My mum is ace. I mean it. We've had our ups and our downs but it's all sorted out now, to the point where we can go out for posh lunch and be civilised or be uncivilised walking round wilko's bitching about all the other shoppers, and it's just so lovely. She did it all for me. Moving away from my dad so I wouldn't be a child carer (because I would have been), moving to the UK so I'd get a decent education and be away from the crime rate of South Africa. Days like this are nice. She lets me come to her house, sit in the garden and eat lunch, curl up on the sofa and watch DVD's. Unlimited use of the computer (a treat now, rather than a necessity), easy silences. We don't need to say anything, we've probably said it all before.
It just... well it's a shame, that he's still here.
And it's a shame that he's over there, I could just do with feeling his arms around me right now.
I wait for the post man every morning and I'm close to tears when there's nothing from him in with all the other bills and letters from the benefits agency.

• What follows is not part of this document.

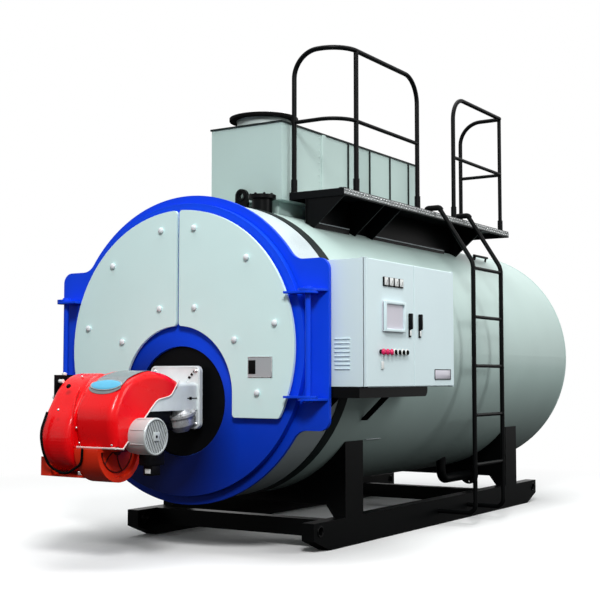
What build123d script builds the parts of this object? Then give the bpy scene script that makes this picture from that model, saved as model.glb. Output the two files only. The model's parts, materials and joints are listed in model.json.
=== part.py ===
from build123d import *
from math import sqrt
import os

os.makedirs("parts", exist_ok=True)

# Industrial fire-tube boiler on a skid, in millimetres.
# +Z is up, the burner end faces -Y and the control cabinet hangs on the +X side.
# The origin is the centre of the four anchor bolt holes, on the floor.

# Driving dimensions of the boiler body
shell_radius = 965
shell_clearance = 130
wall_thickness = 70
body_length = 4360
cut_overrun = 20
seat_gap = 0.3

# Skid beams and cross beams
skid_length = 3760
skid_setback = 330
beam_height = 187
beam_width = 92
beam_outer_half = 760
nose_height = 110
nose_length = 200
anchor_inset = 500
anchor_hole_radius = 12
haul_hole_radius = 26
haul_hole_inset = 75
cross_beam_width = 90
cross_beam_setback = 205
rear_cross_beam_start = 2640

# Saddles
saddle_start = 720
rear_saddle_start = 3410
saddle_width = 234
web_thickness = 16
web_foot_slant = 58
web_arch_rise = 77
post_step = 7

# Front plate with its two hinge ears
plate_thickness = 25
plate_rim = 22
mouth_step = 105
ear_margin = 99
ear_rise = 533
ear_drop = 500
ear_corner_radius = 70
ear_fillet_radius = 110

# Front section, band, cladding and rear end
front_section_length = 355
section_wall = 12
band_length = 100
band_lift = 5
rear_end_thickness = 28
rear_end_rounding = 14
rear_ring_lift = 3

# Tube plate and furnace
tube_plate_thickness = 22
furnace_radius = 350
furnace_wall = 14
furnace_drop = 332
furnace_back_gap = 420

# Front door and its lining
door_step = 57
door_thickness = 44
door_gap = 6
door_opening_radius = 348
lining_thickness = 66
lining_gap = 40
lining_opening_radius = 300

# Hinge rods and lugs
rod_gap = 41
rod_lead = 27
rod_radius = 17
rod_clearance = 0.5
rod_head_radius = 26
rod_head_height = 12
lug_thickness = 14
lug_radius = 62
lug_gap = 1
lug_top_rise = 330
lug_bottom_drop = 306
ear_lug_inner = 80
ear_lug_outer = 94
door_lug_reach = 136
latch_clearance = 7

# Insulated covers on the front door, with their studs and the name plate
cover_inset = 47
cover_thickness = 20
cover_standoff = 20
cover_gap = 20
cover_arch_radius = 430
cover_arch_drop = 286
cover_foot_drop = 428
cover_corner_radius = 22
standoff_radius = 9
stud_radius = 13
stud_height = 12
stud_shank_radius = 6
stud_fit = 0.2
stud_place_shares = (
    (0.15, 0.862),
    (0.61, 0.625),
    (0.159, 0.292),
    (0.847, 0.164),
    (0.511, 0.057),
    (0.703, -0.311),
)
name_plate_width = 180
name_plate_height = 128
name_plate_thickness = 3
name_plate_x = 638
name_plate_drop = 120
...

He said the nicest thing to me last night. "I'm at my happiest right now, I've just got into a comfy bed with fresh sheets on it, after getting out of a nice hot shower and now I'm talking to you. Perfect x". I want him to sweep me off my feet, but I'm still scared that when he does it won't be a good feeling. I'm scared that it'll be like crashing into a brick wall and i don't want, dont need, can't cope with any more hurt.